[Start Source excerpt]
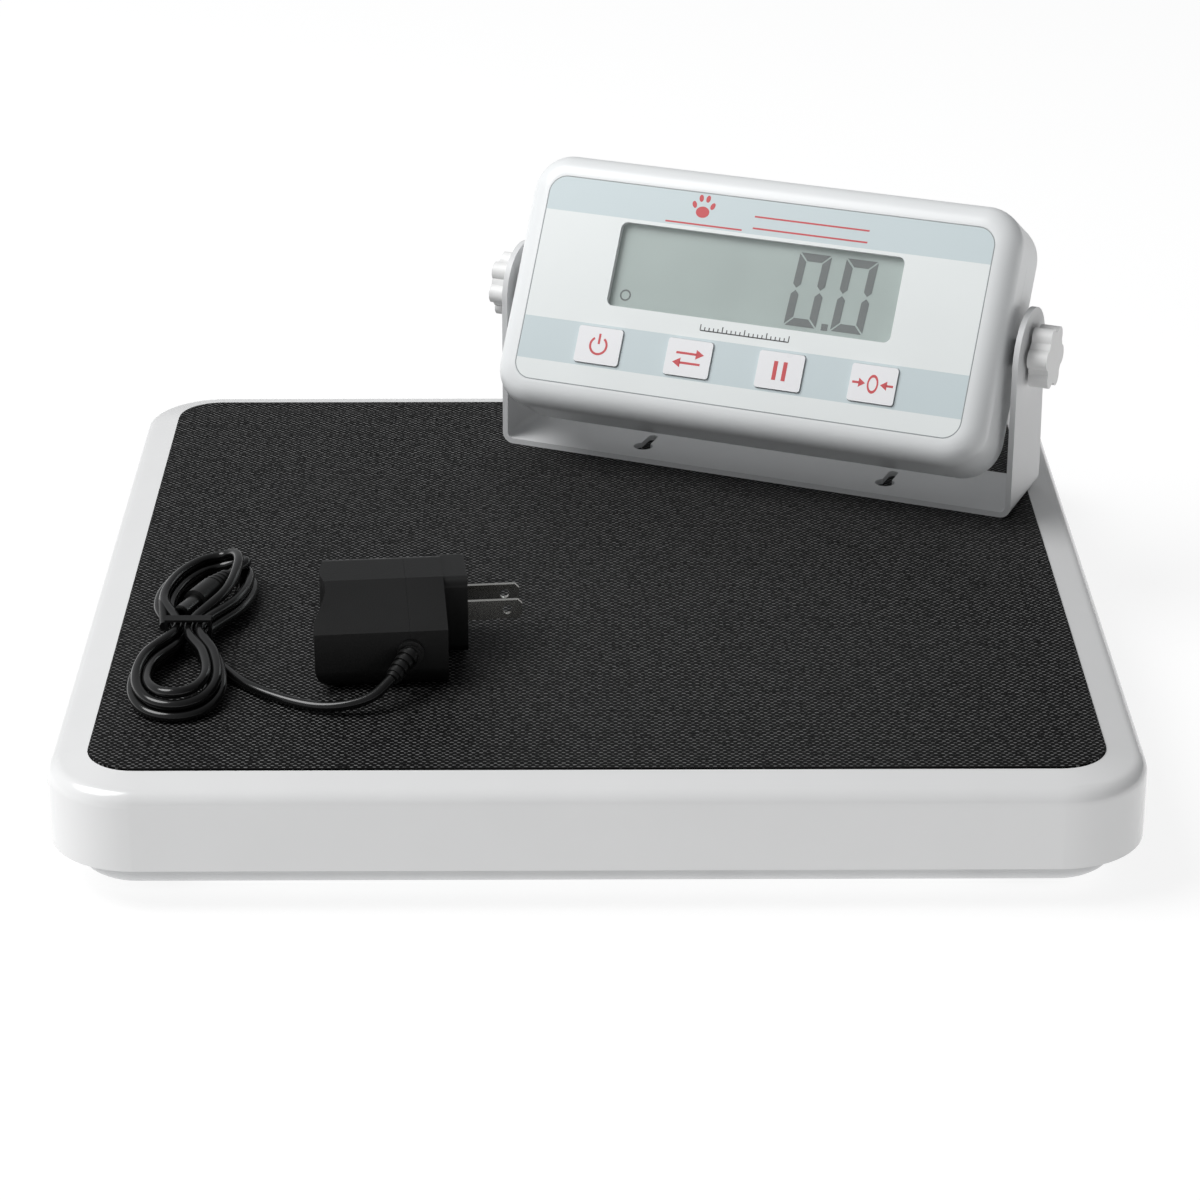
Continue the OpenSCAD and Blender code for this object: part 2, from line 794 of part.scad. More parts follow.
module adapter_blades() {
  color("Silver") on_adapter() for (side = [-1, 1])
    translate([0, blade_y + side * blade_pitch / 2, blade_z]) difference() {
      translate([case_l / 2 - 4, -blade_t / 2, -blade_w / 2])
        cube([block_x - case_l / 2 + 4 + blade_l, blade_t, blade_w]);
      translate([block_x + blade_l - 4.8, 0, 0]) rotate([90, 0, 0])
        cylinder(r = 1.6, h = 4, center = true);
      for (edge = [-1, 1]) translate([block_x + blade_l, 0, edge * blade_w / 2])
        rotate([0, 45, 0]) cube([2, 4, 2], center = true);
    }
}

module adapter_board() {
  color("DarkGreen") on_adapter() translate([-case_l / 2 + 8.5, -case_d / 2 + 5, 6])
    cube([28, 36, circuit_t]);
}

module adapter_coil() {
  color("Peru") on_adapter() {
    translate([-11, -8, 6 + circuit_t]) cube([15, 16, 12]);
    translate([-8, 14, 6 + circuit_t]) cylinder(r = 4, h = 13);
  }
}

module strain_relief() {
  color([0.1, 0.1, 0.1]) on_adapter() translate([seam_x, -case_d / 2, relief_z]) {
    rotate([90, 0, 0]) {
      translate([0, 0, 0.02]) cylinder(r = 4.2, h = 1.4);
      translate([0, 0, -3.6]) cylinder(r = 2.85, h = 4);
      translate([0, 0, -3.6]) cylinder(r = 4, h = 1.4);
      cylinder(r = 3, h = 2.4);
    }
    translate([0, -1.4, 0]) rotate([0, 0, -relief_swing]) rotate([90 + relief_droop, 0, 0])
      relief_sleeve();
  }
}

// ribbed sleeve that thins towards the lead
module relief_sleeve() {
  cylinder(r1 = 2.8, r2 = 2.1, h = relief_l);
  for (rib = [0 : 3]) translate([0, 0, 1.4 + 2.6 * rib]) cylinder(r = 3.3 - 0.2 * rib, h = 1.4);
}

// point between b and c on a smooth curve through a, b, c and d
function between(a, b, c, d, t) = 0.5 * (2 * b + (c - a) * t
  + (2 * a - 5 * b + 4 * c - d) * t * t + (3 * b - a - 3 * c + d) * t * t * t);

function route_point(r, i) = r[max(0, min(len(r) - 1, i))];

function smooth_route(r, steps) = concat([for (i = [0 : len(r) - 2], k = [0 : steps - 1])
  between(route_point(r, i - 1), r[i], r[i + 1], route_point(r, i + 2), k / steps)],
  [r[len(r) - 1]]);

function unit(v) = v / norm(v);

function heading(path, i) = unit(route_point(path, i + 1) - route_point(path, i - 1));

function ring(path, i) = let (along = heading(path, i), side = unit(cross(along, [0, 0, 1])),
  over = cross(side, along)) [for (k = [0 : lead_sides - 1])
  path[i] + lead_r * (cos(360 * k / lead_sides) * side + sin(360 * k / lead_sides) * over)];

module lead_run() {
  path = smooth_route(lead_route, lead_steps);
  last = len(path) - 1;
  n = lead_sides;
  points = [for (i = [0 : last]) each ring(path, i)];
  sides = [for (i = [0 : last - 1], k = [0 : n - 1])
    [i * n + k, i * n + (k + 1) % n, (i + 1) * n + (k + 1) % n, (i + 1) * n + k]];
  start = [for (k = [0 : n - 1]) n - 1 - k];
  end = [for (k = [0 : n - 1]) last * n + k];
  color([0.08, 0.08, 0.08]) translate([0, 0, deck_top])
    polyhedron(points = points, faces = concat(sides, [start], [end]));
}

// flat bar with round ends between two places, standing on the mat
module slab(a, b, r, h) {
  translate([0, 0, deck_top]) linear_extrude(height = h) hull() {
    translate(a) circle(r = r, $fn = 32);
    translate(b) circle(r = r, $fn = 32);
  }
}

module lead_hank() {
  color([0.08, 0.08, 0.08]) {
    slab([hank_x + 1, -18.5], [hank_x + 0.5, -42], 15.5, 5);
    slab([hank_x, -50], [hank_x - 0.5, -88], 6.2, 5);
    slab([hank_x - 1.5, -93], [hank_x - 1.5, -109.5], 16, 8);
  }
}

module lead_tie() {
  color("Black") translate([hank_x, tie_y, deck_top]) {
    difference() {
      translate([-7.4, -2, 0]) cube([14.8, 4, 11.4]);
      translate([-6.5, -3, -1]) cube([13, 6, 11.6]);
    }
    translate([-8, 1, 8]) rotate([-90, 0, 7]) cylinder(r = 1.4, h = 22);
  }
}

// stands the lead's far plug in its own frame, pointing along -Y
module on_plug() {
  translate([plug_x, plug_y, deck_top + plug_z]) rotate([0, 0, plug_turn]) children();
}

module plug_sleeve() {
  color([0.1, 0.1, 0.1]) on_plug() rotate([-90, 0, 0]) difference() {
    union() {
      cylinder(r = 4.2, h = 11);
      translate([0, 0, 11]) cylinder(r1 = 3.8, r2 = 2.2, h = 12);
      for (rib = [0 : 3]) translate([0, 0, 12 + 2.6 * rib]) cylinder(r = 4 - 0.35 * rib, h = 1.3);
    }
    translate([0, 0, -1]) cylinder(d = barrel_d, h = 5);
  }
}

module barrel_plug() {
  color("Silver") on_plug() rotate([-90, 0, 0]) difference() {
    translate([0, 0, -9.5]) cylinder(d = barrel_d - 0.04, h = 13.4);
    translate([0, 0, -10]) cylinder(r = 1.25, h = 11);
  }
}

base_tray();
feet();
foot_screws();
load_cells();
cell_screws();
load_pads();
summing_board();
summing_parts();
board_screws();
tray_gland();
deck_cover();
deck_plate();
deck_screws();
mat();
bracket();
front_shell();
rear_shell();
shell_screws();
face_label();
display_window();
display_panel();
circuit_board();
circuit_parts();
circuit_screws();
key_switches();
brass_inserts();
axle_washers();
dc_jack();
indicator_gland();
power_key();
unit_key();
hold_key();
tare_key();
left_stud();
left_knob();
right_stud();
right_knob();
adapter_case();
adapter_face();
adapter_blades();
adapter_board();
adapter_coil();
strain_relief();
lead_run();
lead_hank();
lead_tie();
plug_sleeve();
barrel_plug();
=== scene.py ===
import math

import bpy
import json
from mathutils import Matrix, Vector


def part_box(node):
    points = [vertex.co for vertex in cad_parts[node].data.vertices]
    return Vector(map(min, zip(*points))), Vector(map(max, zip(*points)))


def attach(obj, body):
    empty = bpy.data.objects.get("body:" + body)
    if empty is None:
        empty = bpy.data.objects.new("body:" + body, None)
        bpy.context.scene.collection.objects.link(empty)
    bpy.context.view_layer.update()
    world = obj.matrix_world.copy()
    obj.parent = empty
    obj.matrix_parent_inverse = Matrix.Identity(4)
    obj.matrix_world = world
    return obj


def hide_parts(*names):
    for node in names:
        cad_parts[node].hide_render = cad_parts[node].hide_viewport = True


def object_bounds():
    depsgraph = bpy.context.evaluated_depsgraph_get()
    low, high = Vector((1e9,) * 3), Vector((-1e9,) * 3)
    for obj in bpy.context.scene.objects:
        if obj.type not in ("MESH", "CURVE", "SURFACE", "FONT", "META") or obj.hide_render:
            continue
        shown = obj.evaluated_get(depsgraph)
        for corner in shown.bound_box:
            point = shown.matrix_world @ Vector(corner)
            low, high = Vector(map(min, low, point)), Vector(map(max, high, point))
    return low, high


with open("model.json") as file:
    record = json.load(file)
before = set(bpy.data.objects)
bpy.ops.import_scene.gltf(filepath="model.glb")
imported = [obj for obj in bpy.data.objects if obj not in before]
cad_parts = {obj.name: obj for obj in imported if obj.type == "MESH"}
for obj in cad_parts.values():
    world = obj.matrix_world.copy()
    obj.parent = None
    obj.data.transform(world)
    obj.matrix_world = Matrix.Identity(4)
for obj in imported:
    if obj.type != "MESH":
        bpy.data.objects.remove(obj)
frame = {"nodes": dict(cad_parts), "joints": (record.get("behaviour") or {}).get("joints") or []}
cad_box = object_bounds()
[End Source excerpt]
- **Task details**
Give the lines again, exactly as they stand, from the beginning of the data through the line with "function heading(path, i)".

- **Exercise answer**
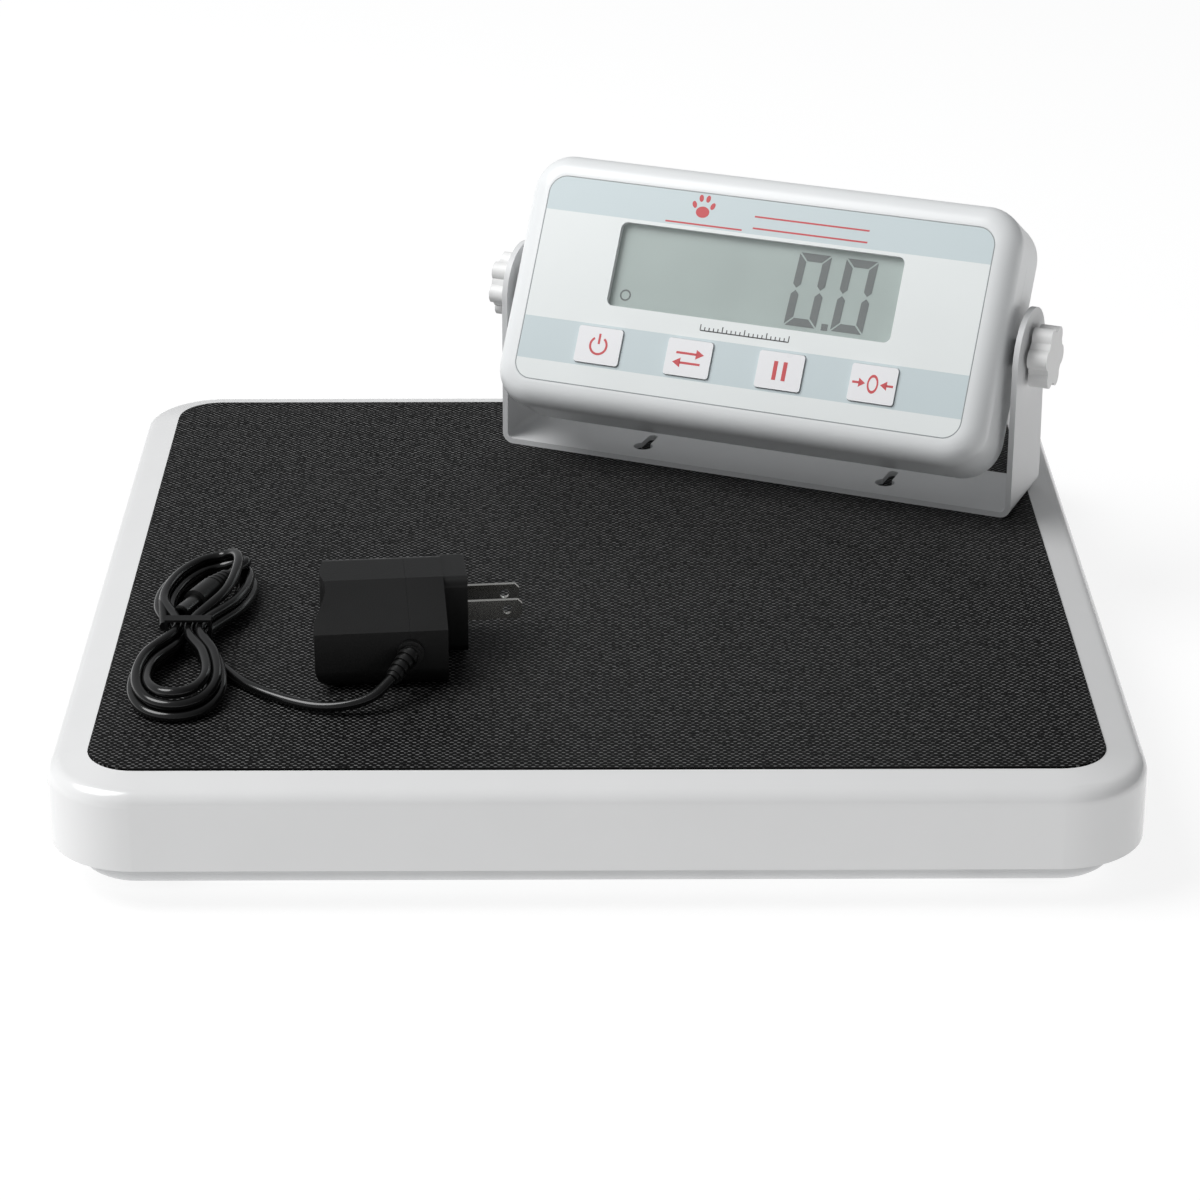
Continue the OpenSCAD and Blender code for this object: part 2, from line 794 of part.scad. More parts follow.
module adapter_blades() {
  color("Silver") on_adapter() for (side = [-1, 1])
    translate([0, blade_y + side * blade_pitch / 2, blade_z]) difference() {
      translate([case_l / 2 - 4, -blade_t / 2, -blade_w / 2])
        cube([block_x - case_l / 2 + 4 + blade_l, blade_t, blade_w]);
      translate([block_x + blade_l - 4.8, 0, 0]) rotate([90, 0, 0])
        cylinder(r = 1.6, h = 4, center = true);
      for (edge = [-1, 1]) translate([block_x + blade_l, 0, edge * blade_w / 2])
        rotate([0, 45, 0]) cube([2, 4, 2], center = true);
    }
}

module adapter_board() {
  color("DarkGreen") on_adapter() translate([-case_l / 2 + 8.5, -case_d / 2 + 5, 6])
    cube([28, 36, circuit_t]);
}

module adapter_coil() {
  color("Peru") on_adapter() {
    translate([-11, -8, 6 + circuit_t]) cube([15, 16, 12]);
    translate([-8, 14, 6 + circuit_t]) cylinder(r = 4, h = 13);
  }
}

module strain_relief() {
  color([0.1, 0.1, 0.1]) on_adapter() translate([seam_x, -case_d / 2, relief_z]) {
    rotate([90, 0, 0]) {
      translate([0, 0, 0.02]) cylinder(r = 4.2, h = 1.4);
      translate([0, 0, -3.6]) cylinder(r = 2.85, h = 4);
      translate([0, 0, -3.6]) cylinder(r = 4, h = 1.4);
      cylinder(r = 3, h = 2.4);
    }
    translate([0, -1.4, 0]) rotate([0, 0, -relief_swing]) rotate([90 + relief_droop, 0, 0])
      relief_sleeve();
  }
}

// ribbed sleeve that thins towards the lead
module relief_sleeve() {
  cylinder(r1 = 2.8, r2 = 2.1, h = relief_l);
  for (rib = [0 : 3]) translate([0, 0, 1.4 + 2.6 * rib]) cylinder(r = 3.3 - 0.2 * rib, h = 1.4);
}

// point between b and c on a smooth curve through a, b, c and d
function between(a, b, c, d, t) = 0.5 * (2 * b + (c - a) * t
  + (2 * a - 5 * b + 4 * c - d) * t * t + (3 * b - a - 3 * c + d) * t * t * t);

function route_point(r, i) = r[max(0, min(len(r) - 1, i))];

function smooth_route(r, steps) = concat([for (i = [0 : len(r) - 2], k = [0 : steps - 1])
  between(route_point(r, i - 1), r[i], r[i + 1], route_point(r, i + 2), k / steps)],
  [r[len(r) - 1]]);

function unit(v) = v / norm(v);

function heading(path, i) = unit(route_point(path, i + 1) - route_point(path, i - 1));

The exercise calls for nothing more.